-- begin --
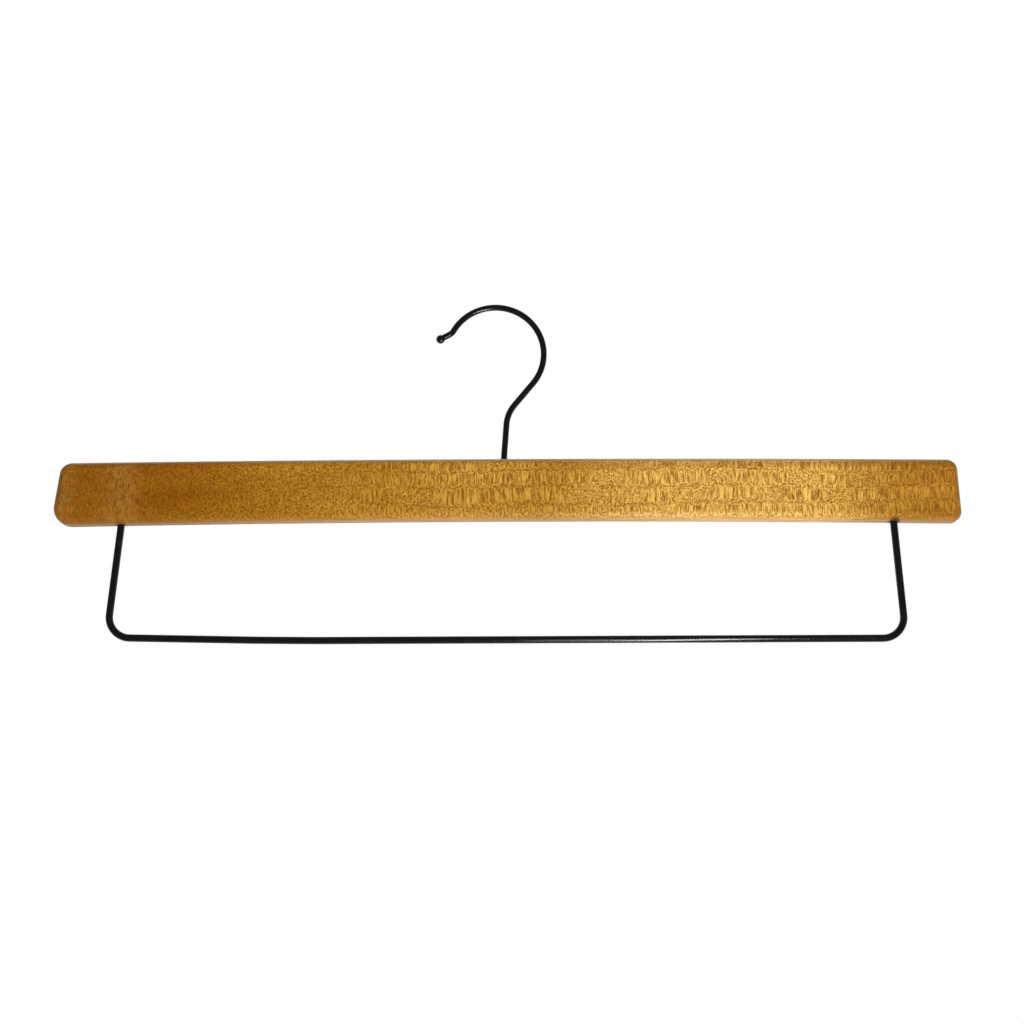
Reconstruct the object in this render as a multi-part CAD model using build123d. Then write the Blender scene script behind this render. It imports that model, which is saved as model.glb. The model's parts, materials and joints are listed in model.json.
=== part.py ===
from build123d import *
from math import cos, radians, sin, tan
import os

# Trouser hanger: a slim wooden bar that turns on a bent wire hook, with a wire
# bar below it that carries the trousers.
# Millimetres, +Z up, X along the bar, Y through its thickness.
# The origin is the seat of the hook: the point inside its crown that hangs on
# a wardrobe rail.

# Hook wire, followed from the wooden bar up to its tip
hook_wire_diameter = 2.8
neck_rise = 0.5
lean_radius = 22.0
lean_angle = 4.3
stem_length = 14.2
stem_bend_radius = 16.0
stem_bend_angle = 35.4
slant_length = 12.95
crown_radius = 21.8
crown_angle = 189.7
tip_bend_radius = 4.3
tip_bend_angle = 31.4
tip_length = 4.8
tip_ball_proud = 0.6

# Upset head at the lower end of the hook, which carries the sleeve
shank_head_height = 1.5
shank_head_edge = 0.4

# Sleeve that is pressed into the wooden bar and turns round the shank
sleeve_wall = 1.05
sleeve_depth = 15.0
flange_overhang = 0.7
flange_thickness = 0.8
flange_seat_depth = 0.7
flange_edge = 0.3
barb_count = 4
barb_depth = 0.25
barb_width = 0.9

# Clearances of the swivel
running_clearance = 0.05
head_side_clearance = 0.4
head_end_float = 0.1
head_room = 0.8

# Wooden bar
bar_length = 401.6
bar_end_height = 28.2
bar_thickness = 11.0
top_crown = 1.1
underside_hollow = 1.7
left_end_rake = 7.7
right_end_rake = 2.8
left_top_corner_radius = 5.7
left_bottom_corner_radius = 7.6
right_top_corner_radius = 4.9
right_bottom_corner_radius = 4.4
edge_roundover = 3.5
shank_offset = 1.4
drill_point_angle = 118.0

# Trouser bar: one wire, bent into a wide U, with its ends driven into the wood
trouser_wire_diameter = 3.3
trouser_bar_drop = 53.15
leg_inset = 29.7
leg_insert_depth = 14.0
leg_hole_end_gap = 0.5
left_leg_splay = 5.3
right_leg_splay = 3.5
trouser_bar_corner_radius = 9.5
run_rise = 1.7
run_rise_length = 78.0
run_bend_radius = 1200.0
wire_end_chamfer = 0.4

# One overrun for all cuts
cut_overrun = 1.0

# Round pieces are made standing on their lower end
standing = (Align.CENTER, Align.CENTER, Align.MIN)

# Radii of the pieces that turn in each other
hook_wire_radius = hook_wire_diameter / 2
tip_ball_radius = hook_wire_radius + tip_ball_proud
sleeve_bore_radius = hook_wire_radius + running_clearance
sleeve_radius = sleeve_bore_radius + sleeve_wall
flange_radius = sleeve_radius + flange_overhang
shank_head_radius = sleeve_radius - head_side_clearance

# Places along the shank, measured from the top of the wooden bar
flange_seat_height = -flange_seat_depth
flange_top_height = flange_seat_height + flange_thickness
sleeve_end_height = flange_seat_height - sleeve_depth
head_top_height = sleeve_end_height - head_end_float
shank_end_height = head_top_height - shank_head_height
bore_end_height = shank_end_height - head_room


def hook_course():
    """Give the hook's centreline above its sleeve, with the shank's axis at X = 0."""
    neck = Line((0, flange_top_height), (0, flange_top_height + neck_rise))
    lean = JernArc(neck @ 1, neck % 1, lean_radius, -lean_angle)
    stem = Line(lean @ 1, lean @ 1 + (lean % 1) * stem_length)
    stem_bend = JernArc(stem @ 1, stem % 1, stem_bend_radius, -stem_bend_angle)
    slant = Line(stem_bend @ 1, stem_bend @ 1 + (stem_bend % 1) * slant_length)
    crown = JernArc(slant @ 1, slant % 1, crown_radius, crown_angle)
    tip_bend = JernArc(crown @ 1, crown % 1, tip_bend_radius, -tip_bend_angle)
    tip = Line(tip_bend @ 1, tip_bend @ 1 + (tip_bend % 1) * tip_length)
    return {
        "neck": neck,
        "lean": lean,
        "stem": stem,
        "stem bend": stem_bend,
        "slant": slant,
        "crown": crown,
        "tip bend": tip_bend,
        "tip": tip,
    }


# The crown's inner side at its highest point is the seat, and the seat is the
# origin, which places the shank and the top of the wooden bar
course = hook_course()
crown_centre = course["crown"].arc_center
seat_height = crown_centre.Y + crown_radius - hook_wire_radius
shank_x = -crown_centre.X
bar_top_z = -seat_height

# Corners of the wooden bar's outline before they are rounded
bar_middle_x = shank_x + shank_offset
bar_left_x = bar_middle_x - bar_length / 2
bar_right_x = bar_middle_x + bar_length / 2
bar_end_top_z = bar_top_z - top_crown
bar_end_bottom_z = bar_end_top_z - bar_end_height
underside_z = bar_end_bottom_z + underside_hollow


def corner_reach(radius, rake):
    """Give how far a sharp raked corner stands out past its rounded form."""
    return radius / tan(radians(90 - rake) / 2) - radius


bottom_left_x = bar_left_x - corner_reach(left_bottom_corner_radius, left_end_rake)
bottom_right_x = bar_right_x + corner_reach(right_bottom_corner_radius, right_end_rake)
top_left_x = bottom_left_x + bar_end_height * tan(radians(left_end_rake))
top_right_x = bottom_right_x - bar_end_height * tan(radians(right_end_rake))

# Course of the trouser bar's wire, in the plane of the shank
trouser_wire_radius = trouser_wire_diameter / 2
run_z = underside_z - trouser_bar_drop
left_leg_x = bar_left_x + leg_inset
right_leg_x = bar_right_x - leg_inset
left_corner_z = run_z + run_rise
left_leg_direction = Vector(sin(radians(left_leg_splay)), 0, cos(radians(left_leg_splay)))
right_leg_direction = Vector(-sin(radians(right_leg_splay)), 0, cos(radians(right_leg_splay)))
left_leg_entry = Vector(left_leg_x, 0, bar_end_bottom_z)
right_leg_entry = Vector(right_leg_x, 0, bar_end_bottom_z)


def leg_point(entry, direction, height):
    """Give the point of a leg's axis at a height."""
    return entry + direction * ((height - entry.Z) / direction.Z)


def wooden_bar_blank():
    """Give the wooden bar with its rounded outline and edges, before drilling."""
    top = ThreePointArc(
        (top_left_x, bar_end_top_z),
        (bar_middle_x, bar_top_z),
        (top_right_x, bar_end_top_z),
    )
    underside = ThreePointArc(
        (bottom_left_x, bar_end_bottom_z),
        (bar_middle_x, underside_z),
        (bottom_right_x, bar_end_bottom_z),
    )
    left_end = Line(top @ 0, underside @ 0)
    right_end = Line(top @ 1, underside @ 1)
    outline = make_face([top, right_end, underside, left_end])
    for corner_x, corner_y, radius in (
        (top_left_x, bar_end_top_z, left_top_corner_radius),
        (bottom_left_x, bar_end_bottom_z, left_bottom_corner_radius),
        (top_right_x, bar_end_top_z, right_top_corner_radius),
        (bottom_right_x, bar_end_bottom_z, right_bottom_corner_radius),
    ):
        nearest = outline.vertices().sort_by_distance((corner_x, corner_y))[0]
        outline = fillet(nearest, radius)
    slab = extrude(Plane.XZ * outline, amount=bar_thickness / 2, both=True)
    faces = slab.faces().sort_by(Axis.Y)
    return fillet(faces[0].edges() + faces[-1].edges(), edge_roundover)


def leg_drill(entry, direction):
    """Give the drill that makes the blind hole of one leg, with its pointed end."""
    depth = leg_insert_depth + leg_hole_end_gap
    point_length = trouser_wire_radius / tan(radians(drill_point_angle) / 2)
    mouth = Plane(origin=entry - direction * cut_overrun, z_dir=direction)
    end = Plane(origin=entry + direction * depth, z_dir=direction)
    hole = mouth * Cylinder(trouser_wire_radius, depth + cut_overrun, align=standing)
    point = end * Cone(trouser_wire_radius, 0, point_length, align=standing)
    return hole + point


def shank_drill():
    """Give the stepped drill for the sleeve: flange seat, bore and pointed end."""
    point_length = sleeve_radius / tan(radians(drill_point_angle) / 2)
    profile = Polyline(
        (0, cut_overrun),
        (flange_radius, cut_overrun),
        (flange_radius, flange_seat_height),
        (sleeve_radius, flange_seat_height),
        (sleeve_radius, bore_end_height),
        (0, bore_end_height - point_length),
        close=True,
    )
    drill = revolve(Plane.XZ * make_face(profile), Axis.Z)
    return Pos(shank_x, 0, bar_top_z) * drill


def wood_bar():
    """Give the wooden bar with the bore for the sleeve and the two holes for the wire."""
    bar = wooden_bar_blank() - shank_drill()
    bar -= leg_drill(left_leg_entry, left_leg_direction)
    bar -= leg_drill(right_leg_entry, right_leg_direction)
    return bar


def hook_sleeve():
    """Give the flanged sleeve, whose barbs hold it in the wood."""
    body = Pos(0, 0, sleeve_end_height) * Cylinder(sleeve_radius, sleeve_depth, align=standing)
    flange = Pos(0, 0, flange_seat_height) * Cylinder(flange_radius, flange_thickness, align=standing)
    rim = flange.edges().filter_by(GeomType.CIRCLE).sort_by(Axis.Z)[-1]
    sleeve = body + fillet(rim, flange_edge)
    barb_pitch = sleeve_depth / (barb_count + 1)
    for index in range(barb_count):
        crest_height = sleeve_end_height + barb_pitch * (index + 1)
        groove = Polyline(
            (sleeve_radius, crest_height),
            (sleeve_radius - barb_depth, crest_height),
            (sleeve_radius, crest_height + barb_width),
            close=True,
        )
        sleeve -= revolve(Plane.XZ * make_face(groove), Axis.Z)
    bore_length = sleeve_depth + flange_thickness + 2 * cut_overrun
    bore = Pos(0, 0, sleeve_end_height - cut_overrun) * Cylinder(
        sleeve_bore_radius, bore_length, align=standing
    )
    return Pos(shank_x, 0, bar_top_z) * (sleeve - bore)


def swivel_hook():
    """Give the hook: shank with its upset head, bent wire and ball tip, as one solid."""
    path = Wire(course.values())
    section = Plane(origin=path @ 0, z_dir=path % 0) * Circle(hook_wire_radius)
    bent_wire = sweep(section, path=path)
    bent_wire += Plane(origin=path @ 1, z_dir=path % 1) * Sphere(tip_ball_radius)
    bent_wire = Plane.XZ * bent_wire
    shank_length = flange_top_height - head_top_height
    shank = Pos(0, 0, head_top_height) * Cylinder(hook_wire_radius, shank_length, align=standing)
    head = Pos(0, 0, shank_end_height) * Cylinder(
        shank_head_radius, shank_head_height, align=standing
    )
    head_rim = head.edges().filter_by(GeomType.CIRCLE).sort_by(Axis.Z)[0]
    head = fillet(head_rim, shank_head_edge)
    return Pos(shank_x, 0, bar_top_z) * (bent_wire + shank + head)


def trouser_bar():
    """Give the U of wire that the trousers fold over."""
    left_corner = leg_point(left_leg_entry, left_leg_direction, left_corner_z)
    right_corner = leg_point(right_leg_entry, right_leg_direction, run_z)
    path = FilletPolyline(
        left_leg_entry + left_leg_direction * leg_insert_depth,
        left_corner,
        Vector(left_corner.X + run_rise_length, 0, run_z),
        right_corner,
        right_leg_entry + right_leg_direction * leg_insert_depth,
        radius=[trouser_bar_corner_radius, run_bend_radius, trouser_bar_corner_radius],
    )
    section = Plane(origin=path @ 0, z_dir=path % 0) * Circle(trouser_wire_radius)
    wire = sweep(section, path=path)
    ends = wire.edges().filter_by(GeomType.CIRCLE).sort_by(Axis.Z)[-2:]
    return chamfer(ends, wire_end_chamfer)


parts = {
    "wood_bar": wood_bar(),
    "hook_sleeve": hook_sleeve(),
    "swivel_hook": swivel_hook(),
    "trouser_bar": trouser_bar(),
}

os.makedirs("parts", exist_ok=True)
for node, solid in parts.items():
    export_step(solid, f"parts/{node}.step")
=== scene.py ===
"""Looks of the trouser hanger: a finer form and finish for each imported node, in metres, in the CAD frame."""

import json
import logging
from abc import ABC, abstractmethod
from dataclasses import dataclass, field
from enum import Enum
from functools import cached_property
from math import atan2, ceil, copysign, cos, hypot, pi, radians, sin, sqrt, tan
from typing import ClassVar, NamedTuple

import bmesh
import bpy
from mathutils import Matrix, Vector


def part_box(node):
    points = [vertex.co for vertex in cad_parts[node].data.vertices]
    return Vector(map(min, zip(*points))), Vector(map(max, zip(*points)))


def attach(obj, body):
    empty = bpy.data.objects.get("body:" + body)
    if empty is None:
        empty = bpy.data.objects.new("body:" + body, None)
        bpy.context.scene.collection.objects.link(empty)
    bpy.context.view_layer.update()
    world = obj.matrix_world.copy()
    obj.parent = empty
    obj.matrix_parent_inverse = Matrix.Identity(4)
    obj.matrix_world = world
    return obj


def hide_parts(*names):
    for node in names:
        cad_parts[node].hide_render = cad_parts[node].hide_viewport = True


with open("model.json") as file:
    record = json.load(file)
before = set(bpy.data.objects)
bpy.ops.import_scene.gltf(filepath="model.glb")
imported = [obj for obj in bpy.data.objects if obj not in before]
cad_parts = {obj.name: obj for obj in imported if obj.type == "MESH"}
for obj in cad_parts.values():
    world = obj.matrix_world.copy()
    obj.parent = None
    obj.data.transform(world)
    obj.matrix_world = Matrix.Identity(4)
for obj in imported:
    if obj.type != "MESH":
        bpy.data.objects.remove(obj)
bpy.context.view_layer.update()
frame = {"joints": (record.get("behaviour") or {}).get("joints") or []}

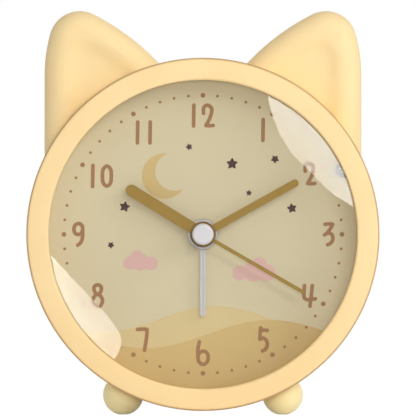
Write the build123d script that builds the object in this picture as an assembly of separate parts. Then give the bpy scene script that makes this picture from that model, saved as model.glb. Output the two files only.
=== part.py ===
from build123d import *
from math import atan2, cos, degrees, radians, sin, sqrt, tan
import os

os.makedirs("parts", exist_ok=True)

# Kids' alarm clock with cat ears and a night light, in millimetres, +Z up.
# It stands on z = 0 with its dial facing -Y, and the origin is under the middle of its box.
# x runs to the right of the dial and z up from the dial's centre, and depth runs backwards
# from the crest of the bezel, so that depth 0 is the front of the clock and 50 is its back.

# Whole clock
depth_overall = 50.0
centre_z = 58.8
drum_radius = 56.5
wall = 2.2
drum_front = 11.0
drum_back = 41.0
drum_back_round = 4.5
parting = 23.0
seam_gap = 0.12
touch = 0.1
running = 0.1
beyond = 1.0  # how far a cutting shape runs past the face that it opens
far = 90.0  # reaches past the whole clock
seam_lip = (1.2, 1.5, 4.0)  # thickness, reach in front of the seam, reach behind it
spigot_groove = (8.4, 9.6, 0.5)  # front, back, how deep

# Bezel, lens and dial
bezel_radius = 57.5
bezel_opening = 50.3
spigot_radius = 55.6
spigot_front = 4.3
spigot_bore = 53.6
bezel_roll = 1.15  # radius of the roll at the outer edge
bezel_tilt = 10.0  # degrees that the crowned face leans where it meets the roll
bezel_fall = 0.37  # depth there
bezel_lip_round = 0.7
bezel_bead = (8.6, 8.9, 9.2, 9.5, 0.4)  # depths along the snap bead, and its height
lens_seat = 2.8
lens_thickness = 1.5
lens_radius = 53.3
lens_crown = 0.2
dial_radius = 53.4
dial_front = 12.6
dial_hole_gap = 1.2
carrier_front = 13.0
carrier_back = 15.0

# Ears: one tangent outline, rounded edges and a shallow dish in the front
ear_side_x = -51.7
ear_foot_z = 15.0
ear_shoulder_z = 52.0
ear_tip_start = (-49.8, 65.6)
ear_tip_end = (-35.7, 71.8)
ear_slope_end = (-15.3, 56.8)
ear_tail = (-6.0, 47.0)
ear_back = 35.0
ear_round = 6.0
dish_inset = 7.4
dish_depth = 1.5
dish_slope = 67.0  # of the dish's wall, in degrees from the ear's depth
dish_tip_round = 6.4
dish_round = 12.0
dish_lip_round = 6.0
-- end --
▸ **WHAT NEEDS TO BE DONE**:
Give back exactly the lines running from the line that contains "0) * Circle(trouser_wire_radius)" through the line that contains "from mathutils import Matrix, Vector", and nothing outside them.

▸ **TASK ANSWER**:
    section = Plane(origin=path @ 0, z_dir=path % 0) * Circle(trouser_wire_radius)
    wire = sweep(section, path=path)
    ends = wire.edges().filter_by(GeomType.CIRCLE).sort_by(Axis.Z)[-2:]
    return chamfer(ends, wire_end_chamfer)


parts = {
    "wood_bar": wood_bar(),
    "hook_sleeve": hook_sleeve(),
    "swivel_hook": swivel_hook(),
    "trouser_bar": trouser_bar(),
}

os.makedirs("parts", exist_ok=True)
for node, solid in parts.items():
    export_step(solid, f"parts/{node}.step")
=== scene.py ===
"""Looks of the trouser hanger: a finer form and finish for each imported node, in metres, in the CAD frame."""

import json
import logging
from abc import ABC, abstractmethod
from dataclasses import dataclass, field
from enum import Enum
from functools import cached_property
from math import atan2, ceil, copysign, cos, hypot, pi, radians, sin, sqrt, tan
from typing import ClassVar, NamedTuple

import bmesh
import bpy
from mathutils import Matrix, Vector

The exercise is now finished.